The first thing you need to do is decide to get the hell out of Dodge or stay and fight. If you choose to fight, get into a structure as soon as possible and search for a firearm. Any gun is useful, but on the occasions where you have a choice, some are more helpful than others. On most hot drops, you will come across pistols first. Always take the P92 or M1911 over the R1895 and R45, simply because the revolvers take so much longer to load. During the early encounters, the person who shoots first is often the victor. You don’t want to be caught trying load rounds when an enemy comes in your house.
With primary firearms, look for shotguns and the Micro Uzi. Most hot drop encounters occur at very close range, tipping the balance in favor of the S686, S1897, and S12K. If you do go with the Micro Uzi, be sure to set it to the auto firing mode as soon as possible. Also remember that changing firing modes, opening doors, or picking up items will interrupt a weapon reload. Get you rounds into your gun as fast as humanly possible. If you have the time to spare, throw attachments onto your early round weapons. Once they were in your inventory, you only need to right-click on an attachment and the game will automatically affix it to the gun. This works much faster than dragging the attachment onto the gun. For a detailed overview of attachments for all weapons, refer to our PUBG weapon attachment guides: Sights, Magazines, and Muzzles.
The Circle And You
The shrinking circles of PUBG are a source of excitement and frustration. As they randomly constrict themselves across the map, the circles can quickly turn your can’t-miss plan into garbage. The players in PUBG who survive longest and earn those chicken dinners make the shrinking circles work for them. Your view of the white and blue circles on the big map or minimap gives you incredibly valuable information about where to go and where other players will be in the near future.
The first thing to know about the circles how quickly they can damage you (or other players) and how quickly they will move. In the early parts of a PUBG round, being outside the blue circle does a very small amount of damage to players. It will lightly chip away at your health bar when you find yourself behind it as it contracts. Once the blue circle reaches the edge of the white circle, the new, smaller white circle will show up on the map. At this time, the chip damage that you will receive while behind the blue circle wall increases. It is imperative that you don’t find yourself hundreds of meters out of the circle when this occurs.
Always Stay Geeked Up On Red Bulls
You can mitigate the damage you take from the circle by ingesting stimulants like Energy Drink and Painkillers. While it takes longer to ingest Painkillers, they provide a bigger buff to your stimulant bar (located under your health bar). The closer to full your stimulant bar is, the faster you can regain health and the faster you move. You will need to slam 3 Energy Drinks back to back to fill the bar, or one Painkiller and one Energy Drink. You can also use Bandages and First Aid Kits while taking circle damage.

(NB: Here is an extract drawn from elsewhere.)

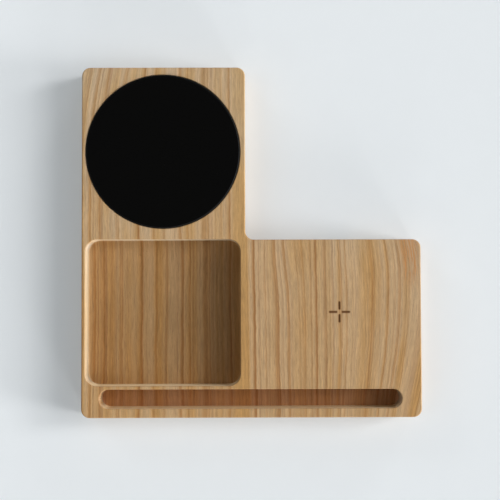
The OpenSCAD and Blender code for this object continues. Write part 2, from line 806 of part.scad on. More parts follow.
wood_body();
coaster_disc();
coaster_pad();
bottom_cover();
cover_screws();
cover_inserts();
for (f = feet) foot(f[1]);
coil_carrier();
carrier_screws();
shield_tape();
ferrite_plate();
coil_tape();
transmit_coil();
thermistor();
circuit_board();
board_screws();
controller_chip();
power_chip();
bridge_transistors();
resonant_capacitors();
power_inductor();
input_capacitor();
usb_shell();
usb_tongue();
port_liner();
board_cushion();
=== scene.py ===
import math

import bpy
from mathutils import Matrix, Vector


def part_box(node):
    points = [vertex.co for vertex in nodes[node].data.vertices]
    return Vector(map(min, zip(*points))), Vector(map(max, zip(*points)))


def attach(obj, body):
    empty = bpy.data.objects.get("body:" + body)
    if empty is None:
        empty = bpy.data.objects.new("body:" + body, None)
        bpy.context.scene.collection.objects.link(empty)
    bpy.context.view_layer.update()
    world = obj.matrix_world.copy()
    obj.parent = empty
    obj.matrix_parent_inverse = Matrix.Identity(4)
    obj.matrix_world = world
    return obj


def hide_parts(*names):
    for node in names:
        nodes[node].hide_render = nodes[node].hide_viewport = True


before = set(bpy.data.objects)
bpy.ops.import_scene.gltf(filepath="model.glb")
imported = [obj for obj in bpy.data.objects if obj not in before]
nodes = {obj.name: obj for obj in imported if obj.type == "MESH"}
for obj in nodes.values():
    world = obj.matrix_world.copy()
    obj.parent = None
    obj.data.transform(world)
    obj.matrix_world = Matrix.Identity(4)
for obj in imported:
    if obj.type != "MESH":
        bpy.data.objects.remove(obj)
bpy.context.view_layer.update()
mm = 0.001
turn = 2 * math.pi
sharpAngle = math.radians(38)


# A node socket whose arithmetic adds Math nodes to its tree
class Value:
    def __init__(self, graph, socket):
        self.graph = graph
        self.socket = socket

    def calc(self, operation, *others):
        return self.graph.add("ShaderNodeMath", {"operation": operation}, dict(enumerate([self, *others])))

    def __add__(self, other):
        return self.calc("ADD", other)

    def __sub__(self, other):
        return self.calc("SUBTRACT", other)

    def __rsub__(self, other):
        return self.calc("MULTIPLY_ADD", -1, other)

    def __mul__(self, other):
        return self.calc("MULTIPLY", other)

    def __truediv__(self, other):
        return self.calc("DIVIDE", other)

    __radd__ = __add__
    __rmul__ = __mul__


# A node tree and the few ways in which nodes are added to it
class Graph:
    def __init__(self, tree):
        self.tree = tree
        self.tree.nodes.clear()

    # Adds a node: its settings are set first, then its sockets get values or links
    def add(self, kind, settings, sockets, out=0):
        node = self.tree.nodes.new(kind)
        for key, value in settings.items():
            if key == "stops":
                fillRamp(node.color_ramp, value)
            else:
                setattr(node, key, value)
        for key, value in sockets.items():
            for one in value if isinstance(value, list) else [value]:
                if isinstance(one, Value):
                    self.tree.links.new(one.socket, node.inputs[key])
                else:
                    node.inputs[key].default_value = one
        return Value(self, node.outputs[out]) if node.outputs else None

    def axes(self, vector):
        parts = self.add("ShaderNodeSeparateXYZ", {}, {0: vector})
        return [Value(self, parts.socket.node.outputs[i]) for i in range(3)]

    def join(self, x, y, z):
        return self.add("ShaderNodeCombineXYZ", {}, {0: x, 1: y, 2: z})

    def noise(self, vector, scale, detail=2, rough=0.5, dims="3D"):
        key = "W" if dims == "1D" else "Vector"
        return self.add(
            "ShaderNodeTexNoise", {"noise_dimensions": dims},
            {key: vector, "Scale": scale, "Detail": detail, "Roughness": rough},
        )

    # 0 below low, 1 above high, and smooth between them
    def step(self, value, low, high):
        return self.add(
            "ShaderNodeMapRange", {"interpolation_type": "SMOOTHSTEP"},
            {0: value, 1: low, 2: high, 3: 0, 4: 1},
        )


# One material
class Finish(Graph):
    def __init__(self, name):
        self.material = bpy.data.materials.new(name)
        self.material.use_nodes = True
        super().__init__(self.material.node_tree)
        self.place = self.add("ShaderNodeTexCoord", {}, {}, out="Object")

    # Place on the object in millimetres
    def millimetres(self):
        return [a * (1 / mm) for a in self.axes(self.place)]

    def normal(self):
        return self.axes(self.add("ShaderNodeNewGeometry", {}, {}, out="Normal"))

    # Noise with its own count per unit of place along each axis
    def grain(self, place, counts, detail=2, rough=0.5):
        return self.noise(self.join(*[a * count for a, count in zip(place, counts)]), 1, detail, rough)

    def ramp(self, value, stops):
        return self.add("ShaderNodeValToRGB", {"stops": stops}, {0: value})

    def mix(self, share, first, second, blend="MIX"):
        first, second = [c if isinstance(c, Value) else (*c, 1) for c in (first, second)]
        return self.add(
            "ShaderNodeMix", {"data_type": "RGBA", "blend_type": blend},
            {0: share, 6: first, 7: second}, out=2,
        )

    def shade(self, colour, amount):
        return self.mix(1, colour, self.join(amount, amount, amount), "MULTIPLY")

    def bump(self, height, depth):
        return self.add("ShaderNodeBump", {}, {"Height": height, "Distance": depth, "Strength": 1})

    def close(self, sockets):
        shader = self.add("ShaderNodeBsdfPrincipled", {}, sockets)
        self.add("ShaderNodeOutputMaterial", {}, {0: shader})
        return self.material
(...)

If you have enough of them, it is possible to survive outside of the circle for extended periods.
Because of this, you should always pick up First Aid Kits, Energy Drink, and Painkillers when you see them. When looting a dead body, it is always a good practice to grab any stimulants or healing items to keep yourself topped off. Using stimulants during regular encounters is also a great way to keep yourself alive. If conditions are forcing you to make a move to a new location and you know that this movement will put you in serious danger of being fired on, it is always advised to top yourself off with Painkillers and Energy Drinks. The gradual healing may be the difference between you living and dying. The slight movement boost can make you harder to hit or keep you just ahead of a shrinking circle. If you find yourself in the closing moments of a tense match, always remember to get stimmed up. If two players are similarly equipped and fir on each other at the same time, the player who is stimmed up is more likely to survive the encounter, assuming both players hit each other similarly.
Embrace Your Inner Edgelord
You can use the blue circle’s positioning to move yourself around the battleground and increase your chances of survival. Many players like to play the edge of the circle, as it allows you to keep focus on the area inside, rather than having to worry in every direction. Take note of the blue circle’s positioning before the timer reaches zero. The edges of the blue circle farthest away from the white circle will shrink faster than the edges close to the white circle. You can use this to your advantage when moving with the circle.
If you have some spare time before the circle contracts, look at the map a check for spots inside the white circle where you would prefer to be by the time the blue circle closes in. If you are constantly running from the blue circle to stay alive, it decreases the chances that you will be able to remain calm during an enemy engagement. When the circle closes in on you, things can get hectic and you may find yourself doing stupid things that you would not do without the external pressure from the blue circle.
Once you find yourself comfortable with how to move within the circles, use the information about upcoming shrinks to make educated guesses about where enemy players will position themselves after the shrink. Are there structures or defilades within the white circle that would give a tactical advantage if you were near them? Some players will hide in cover near the edges of the blue wall in the later stages of a round. If you think a player or players may be in that cover, make a guess as to where that group would move to once the circle begins the next shrink. If you were in their position? What spot would you prefer to move to? You can position yourself to exploit the opportunity presented by their movement and open fire on them. Successfully working the edges of the blue circle can put you at an advantage over players who choose to focus on the center of the white circle and hide until the circle forces action.
Good Luck Out There
While these tips and suggestion are no guarantee that you will survive or wins any rounds of PUBG, making situation awareness a priority and picking up habits that put the advantage in your favor will start to work for you over time. There are 30 million people currently playing PUBG right now. No matter what, there is always some hot shot kid who is better at aiming that you and can afford to play 16 hours a day. Paying closer attention and putting yourself in good situations can help tip the scales in your favor.
I also understand that reading sucks and no one wants to constantly refer to crazy text guides like this when working to improve their PUBG game. I strongly suggest watching some of the top Twitch or Youtube streamers of PUBG. While most of their viewers and chatters will be focused on the crazy headshots and comedy moments, you should pay attention to their observational habits. Pay attention to how they move their character during engagements. Notice the fights they take and they fights they avoid. Make notes about how they spotted enemy players and what they did once gaining that information. One of the best channels I’ve found for watching clean PUBG play without a focus on screaming, talking to subs, or nonsense is Aculite. His Youtube videos on PUBG contain a world of information on how to carry yourself while playing.
youtube
In the meantime, keep dropping hot and never give up!